Ce texte de loi faisait partie des demandes formulées par le GAFI envers la Tunisie lors de son évaluation. Il consiste en la mise en place de listes de personnes considérées comme terroristes et permet le gel de leurs biens.
Malgré ces efforts, d’autres aspects ont été jugés partiellement valables ou non-conformes aux exigences du groupe, particulièrement ceux en rapport avec le financement du terrorisme et des organismes à but non lucratif.
Les défaillances principalement visées sont “les insuffisances en matière de supervision du secteur financier et des professions financières non désignées* et le manque de transparence des registres commerciaux”, détaille une source proche du dossier.
Ces critiques avaient déjà été mentionnées en décembre 2017, lors de la publication du rapport d’évaluation mutuelle de la Tunisie. Il indiquait également les différentes améliorations à mettre en place : “le système tunisien est toujours incomplet dans son application des sanctions financières ciblées qui restent associées au développement des moyens nécessaires pour l’application de chaque sanction”.
Toutes les juridictions n’ont pas encore été évaluées suivant les nouveaux critères du GAFI. “Ce résultat n’est donc pas, à lui seul, la preuve d’un système moins performant que celui du reste des pays de la zone”, confie une source au sein d’une ambassade européenne.
Afin d’aider les juridictions à répondre à ses nouvelles exigences, le groupe d’actions financières leur a fait parvenir le détail des différents points à améliorer. Pour la Tunisie, plusieurs axes ont été mentionnés dans un plan d’action en cinq points, dont le contrôle des associations. “Nous l’avons accepté directement. Les cinq points qui sont inscrits dans le plan d’action, nous les avions déjà inscrits dans le National Risk Assessment (avril 2017).

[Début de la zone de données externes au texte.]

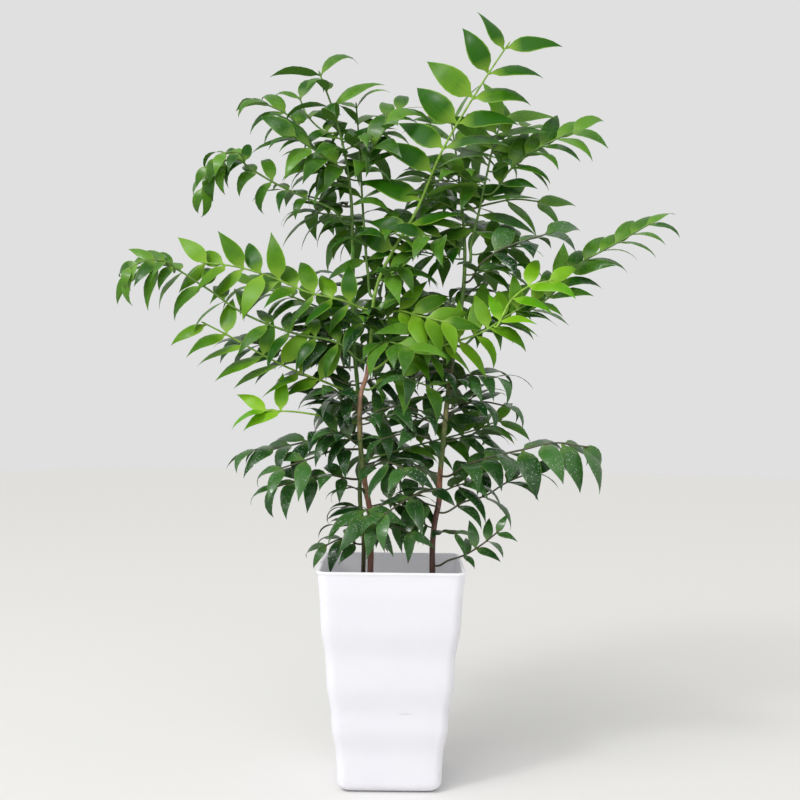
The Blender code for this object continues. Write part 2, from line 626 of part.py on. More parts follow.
def grow_leaves(shoot, twig, twigs, leaves, solids):
    """Place the shoot's leaves by its rule, each moved by small steps until it is clear."""
    draw = random.Random(shoot.name)
    light = math.radians(shoot.roll)
    front = Vector((0, -math.sin(light), math.cos(light)))
    lights = (front, Matrix.Rotation(-math.radians(shoot.tilt), 3, "X") @ front)
    dropped = 0
    for pair in range(shoot.pairs):
        along = pair / max(shoot.pairs - 1, 1)
        turned = math.radians(shoot.whorl * (1 if pair % 2 else -1) + draw.gauss(0, 8))
        for side in (0, 1):
            share = shoot.first + (0.985 - shoot.first) * along + draw.uniform(-0.012, 0.0)
            point, direction = twig.at(share)
            plane = (front - direction * front.dot(direction)).normalized()
            upper = direction.cross(plane)
            if upper.dot(Vector((-0.3, 0, 1))) < 0:
                upper = -upper
            sideways = Matrix.Rotation(turned, 3, direction) @ (upper if side == 0 else -upper)
            spread = math.radians(shoot.spread[side] * (1.08 - 0.4 * along ** 2) + draw.uniform(-9, 9))
            heading = direction * math.cos(spread) + sideways * math.sin(spread)
            hang = math.radians(shoot.droop * (0.3 + 0.7 * along ** 1.5))
            heading = (heading * math.cos(hang) - Vector((0, 0, math.sin(hang)))).normalized()
            length = shoot.leaf * MM * (0.8 + 0.28 * math.sin(math.pi * (0.15 + 0.75 * along)))
            blade = Blade(length * draw.uniform(0.9, 1.08), shoot.slim,
                          math.radians(shoot.arch * draw.uniform(0.6, 1.4)), draw.uniform(-0.05, 0.05))
            rolled = math.radians(draw.gauss(0, 14))
            root = point - heading * twig.radius(share) * 0.45
            for turn, roll, size in trials():
                place = leaf_place(root, heading, plane, lights[side], turn, rolled + roll)
                if is_clear(shoot.name, blade.smaller(size), place, twigs, leaves, solids):
                    leaves.append(Leaf(shoot.name, blade.smaller(size), place))
                    break
            else:
                dropped += 1
    if dropped:
        print("leaves dropped:", shoot.name, dropped)


def is_closed(mesh):
    """Whether every edge of the mesh has two faces."""
    bm = bmesh.new()
    bm.from_mesh(mesh)
    closed = all(len(edge.link_faces) == 2 for edge in bm.edges)
    bm.free()
    return closed


def fuse(shoot, twig, leaves):
    """Join a twig and its leaves in one body."""
    thing = add_object(shoot.name, twig.mesh, parts)
    blades = bpy.data.collections.new("blades")
    bpy.context.scene.collection.children.link(blades)
    for index, leaf in enumerate(leaves):
        bm = leaf_bmesh(leaf.blade)
        bm.transform(leaf.place)
        mesh = bpy.data.meshes.new(f"blade {index}")
        bm.to_mesh(mesh)
        bm.free()
        add_object(f"blade {index}", mesh, blades)
    modifier = thing.modifiers.new("leaves", "BOOLEAN")
    modifier.operation = "UNION"
    modifier.operand_type = "COLLECTION"
    modifier.collection = blades
    modifier.solver = "EXACT"
    joined = evaluated_mesh(thing)
    if not is_closed(joined):
        modifier.solver = "MANIFOLD"
        joined = evaluated_mesh(thing)
    thing.modifiers.clear()
    thing.data = joined
    for blade in list(blades.objects):
        bpy.data.objects.remove(blade)
    bpy.data.collections.remove(blades)
    add_material(thing, TONES[shoot.tone], 0.45)


def build_plant(solids):
    """All twigs first, then all leaves, then each shoot fused in one body."""
    twigs = {}
    for stem in STEMS:
        line = [Vector(point) * MM for point in stem.route]
        twig = Twig(stem.name, line, stem.foot * MM, stem.end * MM, 1)
        twigs[stem.name] = twig
        thing = add_object(stem.name, twig.mesh, parts)
        thing.data.shade_smooth()
        add_material(thing, stem.color, 0.7)
    for shoot in SHOOTS:
        parent = twigs[shoot.grows_from]
        line = twig_line(shoot, parent, list(twigs.values()))
        foot = parent.end if shoot.goes_on else shoot.foot * MM
        twigs[shoot.name] = Twig(shoot.name, line, foot, TWIG_END_RADIUS, 1 if shoot.goes_on else 0)
    leaves = []
    for shoot in SHOOTS:
        grow_leaves(shoot, twigs[shoot.name], list(twigs.values()), leaves, solids)
    for shoot in SHOOTS:
        fuse(shoot, twigs[shoot.name], [leaf for leaf in leaves if leaf.owner == shoot.name])
    print("leaves:", len(leaves))


for thing in list(bpy.data.objects):
    bpy.data.objects.remove(thing)
parts = bpy.data.collections.new("potted_nagi")
cutters = bpy.data.collections.new("cutters")
bpy.context.scene.collection.children.link(parts)
bpy.context.scene.collection.children.link(cutters)

pot_and_soil = [build_pot(), build_soil()]
build_plant([search_tree(evaluated_mesh(solid)) for solid in pot_and_soil])
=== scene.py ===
"""Looks for a young nagi tree in a tall square plastic pot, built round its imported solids.

Metres, +Z up, the pot's front towards -Y. Routes and leaf sizes are in millimetres, as on the plant.
"""
import math
import random
from dataclasses import dataclass, replace

import bmesh
import bpy
from mathutils import Matrix, Vector, noise
from mathutils.bvhtree import BVHTree


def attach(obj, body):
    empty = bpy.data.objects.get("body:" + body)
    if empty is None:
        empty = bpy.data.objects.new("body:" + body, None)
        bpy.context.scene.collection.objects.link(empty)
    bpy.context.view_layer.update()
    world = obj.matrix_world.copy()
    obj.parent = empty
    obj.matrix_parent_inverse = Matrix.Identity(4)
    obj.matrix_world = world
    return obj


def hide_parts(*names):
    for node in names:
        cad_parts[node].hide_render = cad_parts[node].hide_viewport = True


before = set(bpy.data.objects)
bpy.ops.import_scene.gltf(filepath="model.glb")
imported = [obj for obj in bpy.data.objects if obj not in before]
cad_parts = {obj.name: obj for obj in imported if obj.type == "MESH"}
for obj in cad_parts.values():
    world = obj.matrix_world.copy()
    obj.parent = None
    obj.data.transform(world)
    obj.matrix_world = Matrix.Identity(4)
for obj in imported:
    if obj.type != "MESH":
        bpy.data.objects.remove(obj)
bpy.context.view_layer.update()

# The pot
# One tall shell moulded in white polypropylene. Its four walls lean out and swell in three soft waves, with
# a slight fourth under the rim. The foot is rounded, the rim has a bead, and the floor has four drain holes.

MM = 0.001
POT_HEIGHT = 262 * MM
POT_FOOT_HALF = 60.9 * MM
POT_LEAN = 0.045
POT_STEPS = ((60, 34, 4.0), (111, 36, 3.8), (178, 40, 3.9), (246, 48, 1.6))  # mid height, length, rise, mm
POT_WALL = 3 * MM
WALL_STEPS = 48
FOOT_ROUNDING = 12 * MM
FOOT_TURNS = range(0, 90, 15)  # degrees, one ring each
LIP_HEIGHT = 3 * MM
LIP_WIDTH = 0.8 * MM
LIP_ROUNDING = 0.5 * MM
LIP_TURNS = range(0, 91, 30)
CORNER_AT_FOOT = 11 * MM
CORNER_AT_RIM = 13 * MM
CORNER_STEPS = 8
SIDE_STEPS = 6
DRAIN_HOLE_RADIUS = 5 * MM
DRAIN_HOLE_PLACE = 30 * MM  # from the middle, both ways
DRAIN_HOLE_SIDES = 24
POT_WHITES = ("#E9E8F5", "#F0EFFA")
SCUFF_GREY = "#8E8C88"
RUB_MARK_PLACE = (18 * MM, -69 * MM, 95.5 * MM)
RUB_MARK_SIZE = (11 * MM, 14 * MM, 1.1 * MM)


def smooth_step(share):
    """0 below 0 and 1 above 1, with level ends."""
    share = min(max(share, 0.0), 1.0)
    return share * share * (3 - 2 * share)


def pot_half_width(height):
    """Half the pot's outer width at this height."""
    half = POT_FOOT_HALF + POT_LEAN * height
    for middle, length, rise in POT_STEPS:
        half += rise * MM * smooth_step((height / MM - middle) / length + 0.5)
    return half


def square_point(index, half, corner):
    """One of the points round a square with rounded corners, in plan."""
    per_quarter = CORNER_STEPS + SIDE_STEPS
    quarter, step = divmod(index, per_quarter)
    inner = half - corner
    if step <= CORNER_STEPS:
        angle = math.radians(90 * step / CORNER_STEPS)
        x, y = inner + corner * math.cos(angle), inner + corner * math.sin(angle)
    else:
        share = (step - CORNER_STEPS) / SIDE_STEPS
        x, y = inner * (1 - 2 * share), half
    for _ in range(quarter):
        x, y = -y, x
    return x, y


def pot_corner(height):
    """The radius of the pot's corners at this height."""
    return CORNER_AT_FOOT + (CORNER_AT_RIM - CORNER_AT_FOOT) * height / POT_HEIGHT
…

Ça ne nous a pas surpris, nous en sommes conscients”, explique une employée de la CTAF.
Ce plan d’action arrive à échéance en janvier 2019, et “le gouvernement (tunisien) est en train de le mettre en place”, détaille le secrétaire général de la CTAF. “Le renforcement du Conseil du marché financier, c’est bon, ça marche. Le mécanisme de gel des avoirs des terroristes, c’est fait. La mise en place de l’approche basée sur les risques, c’est déjà fait. Avant fin mars, je pense que le Conseil général des assurances, le Conseil du marché financier ou bien la Banque centrale commenceront à faire leur inspection sur le travail basé sur les risques”.
En ce qui concerne la CTAF, le plan d’action du GAFI recommande un renforcement des ressources humaines afin de lutter plus efficacement contre le blanchiment d’argent et le financement du terrorisme.

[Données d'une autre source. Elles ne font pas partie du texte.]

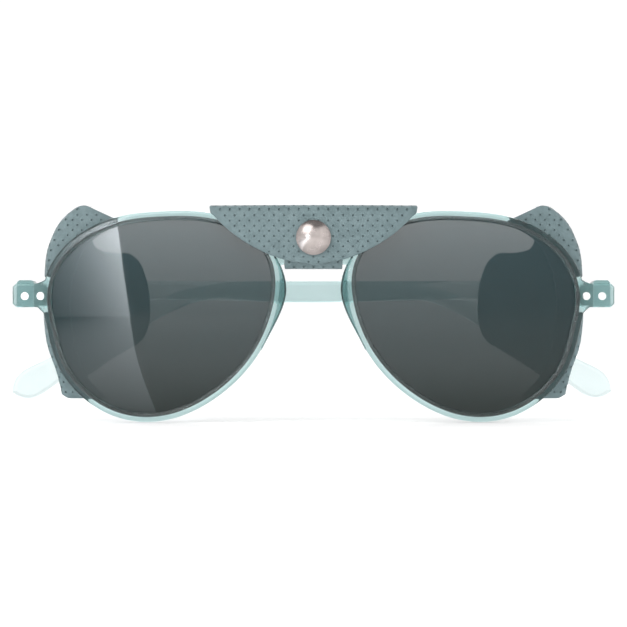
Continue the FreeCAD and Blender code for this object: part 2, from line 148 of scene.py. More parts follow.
def add_bump(node, link, bsdf, place, scale, strength, distance, detail=4.0):
    noise = node("ShaderNodeTexNoise", Scale=scale, Detail=detail, Roughness=0.55)
    bump = node("ShaderNodeBump", Strength=strength, Distance=distance)
    link(place.outputs["Object"], noise.inputs["Vector"])
    link(noise.outputs["Fac"], bump.inputs["Height"])
    link(bump.outputs["Normal"], bsdf.inputs["Normal"])
    return noise


def turned_away(node, link, place, side_on, face_on):
    """1 where the surface faces sideways, up or down, falling to 0 where it faces the front or the rear."""
    split = node("ShaderNodeSeparateXYZ")
    facing = node("ShaderNodeMath", operation="ABSOLUTE")
    edge = node("ShaderNodeMapRange", From_Min=side_on, From_Max=face_on, To_Min=1, To_Max=0)
    link(place.outputs["Normal"], split.inputs["Vector"])
    link(split.outputs["Y"], facing.inputs[0])
    link(facing.outputs["Value"], edge.inputs["Value"])
    return edge.outputs["Result"]


def mixed(node, link, factor, colour, other):
    """A linked colour, giving way to a fixed one where the factor is 1."""
    blend = node("ShaderNodeMix", data_type="RGBA")
    link(factor, blend.inputs["Factor"])
    link(colour, blend.inputs["A"])
    blend.inputs["B"].default_value = (*other, 1)
    return blend.outputs["Result"]


def leather_material():
    material, bsdf, node, link = shader("perforated_leather")
    place, ramp = mottled(node, link, 420, 6, [(0.3, (0.128, 0.186, 0.196)), (0.5, (0.156, 0.222, 0.234)),
                                               (0.72, (0.188, 0.259, 0.272))])
    link(ramp.outputs["Color"], bsdf.inputs["Base Color"])
    grain = add_bump(node, link, bsdf, place, 2600, 0.35, 0.00012)
    rough = node("ShaderNodeMapRange", From_Min=0.3, From_Max=0.7, To_Min=0.5, To_Max=0.68)
    link(grain.outputs["Fac"], rough.inputs["Value"])
    link(rough.outputs["Result"], bsdf.inputs["Roughness"])
    set_inputs(bsdf, Specular_IOR_Level=0.4, Sheen_Weight=0.12, Sheen_Roughness=0.5)
    return material


def plastic_material(name, scale, rough, density):
    """Satin see-through plastic whose tint deepens with its thickness (density is per metre)."""
    material, bsdf, node, link = shader(name)
    place, ramp = mottled(node, link, scale, 3, [(0.3, (0.93, 0.965, 0.965)), (0.7, (0.96, 0.98, 0.98))])
    link(ramp.outputs["Color"], bsdf.inputs["Base Color"])
    grain = add_bump(node, link, bsdf, place, 300, 0.02, 0.00005, 2)
    spread = node("ShaderNodeMapRange", From_Min=0.3, From_Max=0.7, To_Min=rough - 0.03, To_Max=rough + 0.03)
    link(grain.outputs["Fac"], spread.inputs["Value"])
    link(spread.outputs["Result"], bsdf.inputs["Roughness"])
    set_inputs(bsdf, Transmission_Weight=1.0, IOR=1.45)
    tint = node("ShaderNodeVolumeAbsorption", Color=(0.30, 0.55, 0.55, 1), Density=density)
    out = next(n for n in material.node_tree.nodes if n.type == "OUTPUT_MATERIAL")
    link(tint.outputs["Volume"], out.inputs["Volume"])
    return material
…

“C’est déjà fait”, assure Lotfi Hachicha, “et il y aura 12 personnes qui viendront à la suite d’un concours qu’on a lancé ces derniers jours”. En 2017, la CTAF a pu traiter et transférer aux autorités concernées environ 150 déclarations de suspicions de blanchiment d’argent. “On estime qu’avec le renforcement des ressources humaines qui viendra, on commencera à avoir une cellule respectable en termes de moyens”.
Au niveau de la transparence, certaines lacunes sont également pointées du doigt. Par exemple, il est long et difficile de trouver les informations sur le ou la propriétaire effectif·ve d’une entreprise dans le registre du commerce avec le système actuel, “particulièrement quand ce sont des sociétés étrangères qui sont concernées”. Le plan d’action du GAFI prévoit une simplification de la recherche de ces personnes, afin de gagner en efficacité et en temps.

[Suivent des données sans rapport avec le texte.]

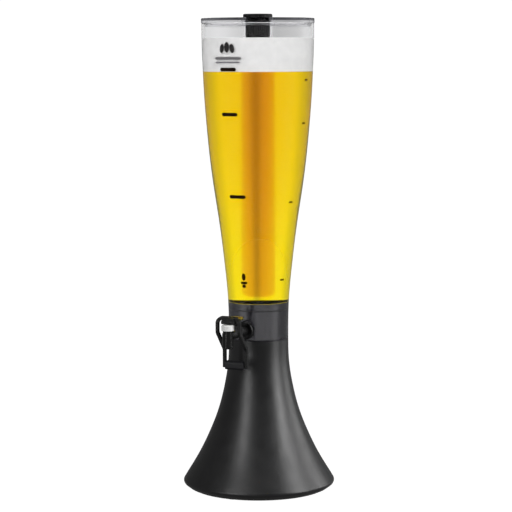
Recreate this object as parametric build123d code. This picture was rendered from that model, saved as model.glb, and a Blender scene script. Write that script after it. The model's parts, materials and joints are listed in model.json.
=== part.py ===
from build123d import *
import math
import os

# Table-top drinks tower with a push tap.  Millimetres, +Z up, origin on the
# table under the middle of the base, tap facing -Y.

# --- base: flared moulding, floor plate, weight, feet, screws ---------------
NECK_R = 37.4
BASE_TOP_Z = 190.5
BASE_RIM_R = 95.2
BASE_RIM_Z = 9.6
FLARE_END = (94.1, 12.6)
TOE_END = (93.6, 6.5)
BASE_WALL = 3.2
LIP_Z = 1.0
LIP_R = 84.6
LIP_INNER_R = 83.5
LIP_TOP_Z = 7.6
FLARE = [(38.5, 160), (43.3, 130), (51.0, 100), (62.7, 70), (77.6, 40), (89.7, 20)]

PLATE_R = 83.2
PLATE_Z = 4.0
PLATE_T = 3.0
RIDGE_IN_R = 66.3
RIDGE_OUT_R = 68.0
RIDGE_H = 3.0
BALLAST_R = 66.0
BALLAST_HOLE_R = 12.0
BALLAST_T = 10.0
FIXING_R = 73.5
FIXINGS = 4
BOSS_R = 4.6
BOSS_BOTTOM_Z = 7.2
BOSS_TOP_Z = 50.0
SCREW_R = 1.9
SCREW_LEN = 16.0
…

“Les banques n’ont pas de mécanisme pour vérifier les informations déclarées (par les institutions)”.
Un autre aspect de la transparence concerne le secret bancaire. Les banques, notées en risque “relativement élevé” en matière de blanchiment d’argent dans le National Risk Assessment, ne sont pas tenues de divulguer les informations de leurs client·es à quelques exceptions près, comme pour les services de l’administration fiscale, des douanes, ou en cas de jugement pénal ou soupçon de blanchiment d’argent. Dans tous les cas, il est nécessaire d’avoir l’avis d’un·e juge pour permettre cette opération.
Dans le projet de loi de finances 2017, un des articles proposait sa levée. Il a finalement été rejeté par la majorité des député·es, mettant en avant qu’il n’était pas compatible avec la loi sur la protection des données personnelles. Pour le secrétaire général de la CTAF, l’adoption de la levée du secret bancaire n’aurait pas joué dans le classement du GAFI, “ça concerne l’administration fiscale, c’est pas le blanchiment d’argent qui est concerné”.
La Tunisie a jusqu’à la fin de l’année 2018 pour se conformer aux exigences du GAFI. “Mais le gouvernement a pris la décision d’en finir avant cette date. Maintenant toutes les parties concernées sont à pied d’œuvre pour la respecter” explique Lotfi Hachicha. Selon lui, si toutes les mesures sont prises à temps, la Tunisie devrait demander une visite de contrôle au GAFI en juin, pour envisager sa sortie de liste.